> Required work: Write out the listing exactly as it is given.

> Given data:
● ● ● ● ● ● ●
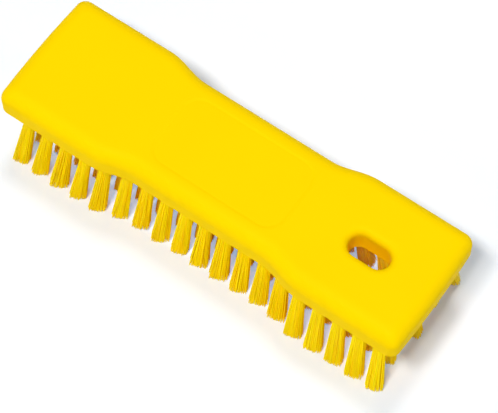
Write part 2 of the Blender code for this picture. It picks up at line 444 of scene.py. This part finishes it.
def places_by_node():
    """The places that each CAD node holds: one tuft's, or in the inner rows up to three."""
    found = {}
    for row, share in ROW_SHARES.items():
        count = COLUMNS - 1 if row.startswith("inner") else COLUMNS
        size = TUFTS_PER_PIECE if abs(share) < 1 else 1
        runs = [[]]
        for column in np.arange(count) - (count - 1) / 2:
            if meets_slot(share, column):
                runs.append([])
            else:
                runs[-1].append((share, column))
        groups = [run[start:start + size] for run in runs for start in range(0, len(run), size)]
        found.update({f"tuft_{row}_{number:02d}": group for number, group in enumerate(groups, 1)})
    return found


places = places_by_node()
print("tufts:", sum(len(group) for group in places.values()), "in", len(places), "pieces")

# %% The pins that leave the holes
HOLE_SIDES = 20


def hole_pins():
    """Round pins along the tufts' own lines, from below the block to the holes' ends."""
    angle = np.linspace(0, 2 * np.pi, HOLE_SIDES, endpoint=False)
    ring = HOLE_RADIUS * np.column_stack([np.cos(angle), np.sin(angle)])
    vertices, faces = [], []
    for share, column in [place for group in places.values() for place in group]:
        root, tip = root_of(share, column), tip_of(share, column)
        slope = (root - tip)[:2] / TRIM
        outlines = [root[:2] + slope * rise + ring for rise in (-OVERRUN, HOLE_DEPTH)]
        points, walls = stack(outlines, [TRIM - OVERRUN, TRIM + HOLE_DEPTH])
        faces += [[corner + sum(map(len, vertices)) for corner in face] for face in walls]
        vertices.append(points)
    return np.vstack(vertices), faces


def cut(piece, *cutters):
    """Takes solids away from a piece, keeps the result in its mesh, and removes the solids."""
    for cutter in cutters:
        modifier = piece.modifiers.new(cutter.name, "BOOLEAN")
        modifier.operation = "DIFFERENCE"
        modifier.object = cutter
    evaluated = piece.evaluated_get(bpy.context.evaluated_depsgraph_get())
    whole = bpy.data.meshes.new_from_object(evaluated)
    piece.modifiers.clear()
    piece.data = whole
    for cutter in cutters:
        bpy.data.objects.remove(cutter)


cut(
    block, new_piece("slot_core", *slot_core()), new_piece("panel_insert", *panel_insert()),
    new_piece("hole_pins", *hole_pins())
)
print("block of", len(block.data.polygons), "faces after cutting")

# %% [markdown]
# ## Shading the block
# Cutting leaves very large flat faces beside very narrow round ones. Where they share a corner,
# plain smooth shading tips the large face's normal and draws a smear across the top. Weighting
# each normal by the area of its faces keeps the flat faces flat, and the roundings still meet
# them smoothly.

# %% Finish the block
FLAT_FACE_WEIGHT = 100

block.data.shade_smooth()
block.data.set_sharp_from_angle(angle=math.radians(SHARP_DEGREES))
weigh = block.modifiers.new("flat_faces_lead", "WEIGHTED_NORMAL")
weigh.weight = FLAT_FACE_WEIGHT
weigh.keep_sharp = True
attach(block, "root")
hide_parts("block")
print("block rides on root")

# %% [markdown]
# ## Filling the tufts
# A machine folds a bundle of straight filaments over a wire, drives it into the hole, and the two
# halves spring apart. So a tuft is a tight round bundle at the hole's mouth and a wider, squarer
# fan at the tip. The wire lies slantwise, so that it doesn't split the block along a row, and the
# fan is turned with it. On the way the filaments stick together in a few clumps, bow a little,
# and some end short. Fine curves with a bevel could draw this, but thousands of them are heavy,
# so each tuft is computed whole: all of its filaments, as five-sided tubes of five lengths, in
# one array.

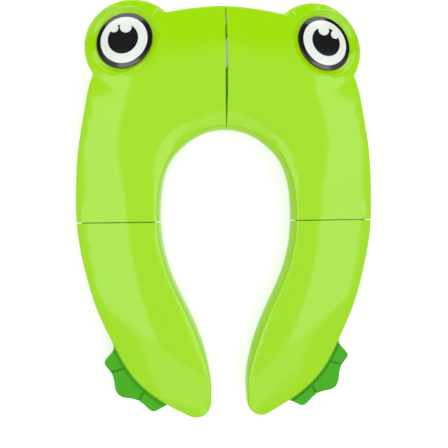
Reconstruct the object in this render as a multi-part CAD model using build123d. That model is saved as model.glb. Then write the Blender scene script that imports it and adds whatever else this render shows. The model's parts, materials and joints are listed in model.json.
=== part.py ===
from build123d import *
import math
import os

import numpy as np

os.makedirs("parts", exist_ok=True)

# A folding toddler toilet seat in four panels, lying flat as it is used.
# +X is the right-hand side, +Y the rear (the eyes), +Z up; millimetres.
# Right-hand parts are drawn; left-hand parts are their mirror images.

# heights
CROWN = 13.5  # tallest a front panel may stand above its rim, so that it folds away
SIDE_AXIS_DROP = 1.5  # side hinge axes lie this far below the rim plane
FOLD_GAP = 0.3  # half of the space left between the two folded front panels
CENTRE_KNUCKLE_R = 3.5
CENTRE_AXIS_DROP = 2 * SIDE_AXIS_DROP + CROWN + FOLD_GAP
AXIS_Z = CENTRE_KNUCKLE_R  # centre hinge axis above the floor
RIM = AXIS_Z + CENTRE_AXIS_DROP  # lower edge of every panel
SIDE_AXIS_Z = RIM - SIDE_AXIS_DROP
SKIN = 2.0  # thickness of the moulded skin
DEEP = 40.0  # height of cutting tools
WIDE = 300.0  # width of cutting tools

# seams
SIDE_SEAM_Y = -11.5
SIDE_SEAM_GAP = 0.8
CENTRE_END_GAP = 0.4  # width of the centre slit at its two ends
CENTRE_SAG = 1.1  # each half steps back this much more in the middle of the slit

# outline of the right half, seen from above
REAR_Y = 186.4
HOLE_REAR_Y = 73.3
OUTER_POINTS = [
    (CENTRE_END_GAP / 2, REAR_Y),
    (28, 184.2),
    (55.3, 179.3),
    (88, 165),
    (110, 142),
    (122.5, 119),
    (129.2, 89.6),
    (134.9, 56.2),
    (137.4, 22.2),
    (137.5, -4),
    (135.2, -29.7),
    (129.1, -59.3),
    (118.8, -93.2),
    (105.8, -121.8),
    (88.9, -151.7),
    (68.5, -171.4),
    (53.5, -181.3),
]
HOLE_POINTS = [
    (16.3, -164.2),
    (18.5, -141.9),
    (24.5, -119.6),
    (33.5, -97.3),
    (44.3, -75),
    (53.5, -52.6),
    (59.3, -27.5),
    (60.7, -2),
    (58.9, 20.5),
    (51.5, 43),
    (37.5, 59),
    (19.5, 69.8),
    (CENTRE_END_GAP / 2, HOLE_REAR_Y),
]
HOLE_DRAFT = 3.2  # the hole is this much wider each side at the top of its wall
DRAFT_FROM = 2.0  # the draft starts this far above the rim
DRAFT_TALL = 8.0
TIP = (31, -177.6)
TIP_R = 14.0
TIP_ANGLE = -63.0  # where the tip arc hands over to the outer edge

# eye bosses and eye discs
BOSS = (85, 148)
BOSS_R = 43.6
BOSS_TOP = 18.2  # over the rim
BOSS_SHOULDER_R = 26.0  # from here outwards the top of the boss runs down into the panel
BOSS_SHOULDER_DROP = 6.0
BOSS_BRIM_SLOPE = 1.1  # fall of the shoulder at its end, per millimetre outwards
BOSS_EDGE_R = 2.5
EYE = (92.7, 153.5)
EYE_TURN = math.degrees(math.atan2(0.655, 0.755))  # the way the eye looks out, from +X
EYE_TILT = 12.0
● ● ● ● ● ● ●
> Problem solution:
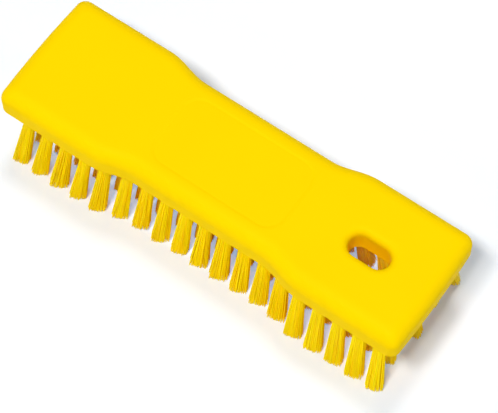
Write part 2 of the Blender code for this picture. It picks up at line 444 of scene.py. This part finishes it.
def places_by_node():
    """The places that each CAD node holds: one tuft's, or in the inner rows up to three."""
    found = {}
    for row, share in ROW_SHARES.items():
        count = COLUMNS - 1 if row.startswith("inner") else COLUMNS
        size = TUFTS_PER_PIECE if abs(share) < 1 else 1
        runs = [[]]
        for column in np.arange(count) - (count - 1) / 2:
            if meets_slot(share, column):
                runs.append([])
            else:
                runs[-1].append((share, column))
        groups = [run[start:start + size] for run in runs for start in range(0, len(run), size)]
        found.update({f"tuft_{row}_{number:02d}": group for number, group in enumerate(groups, 1)})
    return found


places = places_by_node()
print("tufts:", sum(len(group) for group in places.values()), "in", len(places), "pieces")

# %% The pins that leave the holes
HOLE_SIDES = 20


def hole_pins():
    """Round pins along the tufts' own lines, from below the block to the holes' ends."""
    angle = np.linspace(0, 2 * np.pi, HOLE_SIDES, endpoint=False)
    ring = HOLE_RADIUS * np.column_stack([np.cos(angle), np.sin(angle)])
    vertices, faces = [], []
    for share, column in [place for group in places.values() for place in group]:
        root, tip = root_of(share, column), tip_of(share, column)
        slope = (root - tip)[:2] / TRIM
        outlines = [root[:2] + slope * rise + ring for rise in (-OVERRUN, HOLE_DEPTH)]
        points, walls = stack(outlines, [TRIM - OVERRUN, TRIM + HOLE_DEPTH])
        faces += [[corner + sum(map(len, vertices)) for corner in face] for face in walls]
        vertices.append(points)
    return np.vstack(vertices), faces


def cut(piece, *cutters):
    """Takes solids away from a piece, keeps the result in its mesh, and removes the solids."""
    for cutter in cutters:
        modifier = piece.modifiers.new(cutter.name, "BOOLEAN")
        modifier.operation = "DIFFERENCE"
        modifier.object = cutter
    evaluated = piece.evaluated_get(bpy.context.evaluated_depsgraph_get())
    whole = bpy.data.meshes.new_from_object(evaluated)
    piece.modifiers.clear()
    piece.data = whole
    for cutter in cutters:
        bpy.data.objects.remove(cutter)


cut(
    block, new_piece("slot_core", *slot_core()), new_piece("panel_insert", *panel_insert()),
    new_piece("hole_pins", *hole_pins())
)
print("block of", len(block.data.polygons), "faces after cutting")

# %% [markdown]
# ## Shading the block
# Cutting leaves very large flat faces beside very narrow round ones. Where they share a corner,
# plain smooth shading tips the large face's normal and draws a smear across the top. Weighting
# each normal by the area of its faces keeps the flat faces flat, and the roundings still meet
# them smoothly.

# %% Finish the block
FLAT_FACE_WEIGHT = 100

block.data.shade_smooth()
block.data.set_sharp_from_angle(angle=math.radians(SHARP_DEGREES))
weigh = block.modifiers.new("flat_faces_lead", "WEIGHTED_NORMAL")
weigh.weight = FLAT_FACE_WEIGHT
weigh.keep_sharp = True
attach(block, "root")
hide_parts("block")
print("block rides on root")

# %% [markdown]
# ## Filling the tufts
# A machine folds a bundle of straight filaments over a wire, drives it into the hole, and the two
# halves spring apart. So a tuft is a tight round bundle at the hole's mouth and a wider, squarer
# fan at the tip. The wire lies slantwise, so that it doesn't split the block along a row, and the
# fan is turned with it. On the way the filaments stick together in a few clumps, bow a little,
# and some end short. Fine curves with a bevel could draw this, but thousands of them are heavy,
# so each tuft is computed whole: all of its filaments, as five-sided tubes of five lengths, in
# one array.

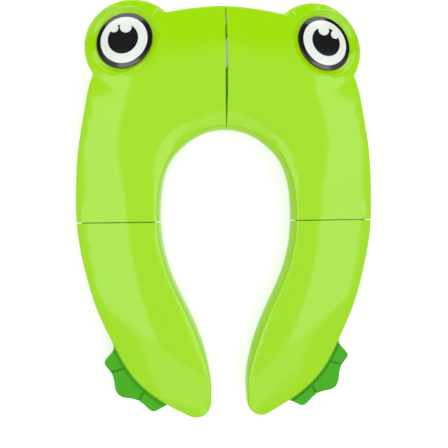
Reconstruct the object in this render as a multi-part CAD model using build123d. That model is saved as model.glb. Then write the Blender scene script that imports it and adds whatever else this render shows. The model's parts, materials and joints are listed in model.json.
=== part.py ===
from build123d import *
import math
import os

import numpy as np

os.makedirs("parts", exist_ok=True)

# A folding toddler toilet seat in four panels, lying flat as it is used.
# +X is the right-hand side, +Y the rear (the eyes), +Z up; millimetres.
# Right-hand parts are drawn; left-hand parts are their mirror images.

# heights
CROWN = 13.5  # tallest a front panel may stand above its rim, so that it folds away
SIDE_AXIS_DROP = 1.5  # side hinge axes lie this far below the rim plane
FOLD_GAP = 0.3  # half of the space left between the two folded front panels
CENTRE_KNUCKLE_R = 3.5
CENTRE_AXIS_DROP = 2 * SIDE_AXIS_DROP + CROWN + FOLD_GAP
AXIS_Z = CENTRE_KNUCKLE_R  # centre hinge axis above the floor
RIM = AXIS_Z + CENTRE_AXIS_DROP  # lower edge of every panel
SIDE_AXIS_Z = RIM - SIDE_AXIS_DROP
SKIN = 2.0  # thickness of the moulded skin
DEEP = 40.0  # height of cutting tools
WIDE = 300.0  # width of cutting tools

# seams
SIDE_SEAM_Y = -11.5
SIDE_SEAM_GAP = 0.8
CENTRE_END_GAP = 0.4  # width of the centre slit at its two ends
CENTRE_SAG = 1.1  # each half steps back this much more in the middle of the slit

# outline of the right half, seen from above
REAR_Y = 186.4
HOLE_REAR_Y = 73.3
OUTER_POINTS = [
    (CENTRE_END_GAP / 2, REAR_Y),
    (28, 184.2),
    (55.3, 179.3),
    (88, 165),
    (110, 142),
    (122.5, 119),
    (129.2, 89.6),
    (134.9, 56.2),
    (137.4, 22.2),
    (137.5, -4),
    (135.2, -29.7),
    (129.1, -59.3),
    (118.8, -93.2),
    (105.8, -121.8),
    (88.9, -151.7),
    (68.5, -171.4),
    (53.5, -181.3),
]
HOLE_POINTS = [
    (16.3, -164.2),
    (18.5, -141.9),
    (24.5, -119.6),
    (33.5, -97.3),
    (44.3, -75),
    (53.5, -52.6),
    (59.3, -27.5),
    (60.7, -2),
    (58.9, 20.5),
    (51.5, 43),
    (37.5, 59),
    (19.5, 69.8),
    (CENTRE_END_GAP / 2, HOLE_REAR_Y),
]
HOLE_DRAFT = 3.2  # the hole is this much wider each side at the top of its wall
DRAFT_FROM = 2.0  # the draft starts this far above the rim
DRAFT_TALL = 8.0
TIP = (31, -177.6)
TIP_R = 14.0
TIP_ANGLE = -63.0  # where the tip arc hands over to the outer edge

# eye bosses and eye discs
BOSS = (85, 148)
BOSS_R = 43.6
BOSS_TOP = 18.2  # over the rim
BOSS_SHOULDER_R = 26.0  # from here outwards the top of the boss runs down into the panel
BOSS_SHOULDER_DROP = 6.0
BOSS_BRIM_SLOPE = 1.1  # fall of the shoulder at its end, per millimetre outwards
BOSS_EDGE_R = 2.5
EYE = (92.7, 153.5)
EYE_TURN = math.degrees(math.atan2(0.655, 0.755))  # the way the eye looks out, from +X
EYE_TILT = 12.0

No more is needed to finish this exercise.